L’ éminence d’une attaque se faisait sentir depuis plusieurs jours et chacun anxieux en redoutait la venue.

Le 15 juillet 1918 à 0 h 10 un violent tir se déclencha, toute l’artillerie Allemande semblait s’être donnée rendez vous au même endroit. Les torpilles de gros calibre, les obus à araine ainsi que les obus à gaz s’abattaient comme une nuée de sauterelles sur les malheureuses tranchées françaises. Casqué de son Adrian et ayant positionné son masque à gaz, Daniel comme les autres faisait le gros dos en chiant dans son froc. La terre tremblait et se soulevait, enterrait et déterrait des morceaux de cadavres, la fumée épaisse empêchait les soldats de se voir, le bruit assourdissant abrutissait les poilus qui résignés attendaient la fin du matraquage. Des imprudents ou des malchanceux sans leur masque à gaz hurlaient de douleur, les poumons brûlés par l’ypérite. Les morts se comptaient par centaines.

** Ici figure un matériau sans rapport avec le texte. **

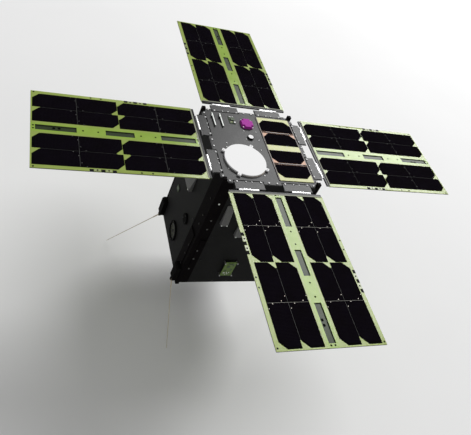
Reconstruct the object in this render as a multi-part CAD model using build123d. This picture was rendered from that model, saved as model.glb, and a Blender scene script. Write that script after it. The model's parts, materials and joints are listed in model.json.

L’artillerie Française contre balança celle des teutons et le duel se prolongea pendant de longues heures. Daniel ivre de bruit, de peur et de fatigue sentait encore que cette fois- ci il passerait à coté de la sanction finale.

Mal lui en prit de penser cela, la faucheuse l’a t’ elle entendu, qu’un énième obus tomba à proximité. Une violente douleur, de la terre dans la bouche, du sang chaud s’écoulant d’un plaie béante, Daniel Trameau n’était plus. Ses restes mortels furent dégagés quelques jours après que la dernière offensive Allemande de la guerre fut repoussée.

Il repose maintenant en paix au cimetière de Dormans dans la tombe numéro 36.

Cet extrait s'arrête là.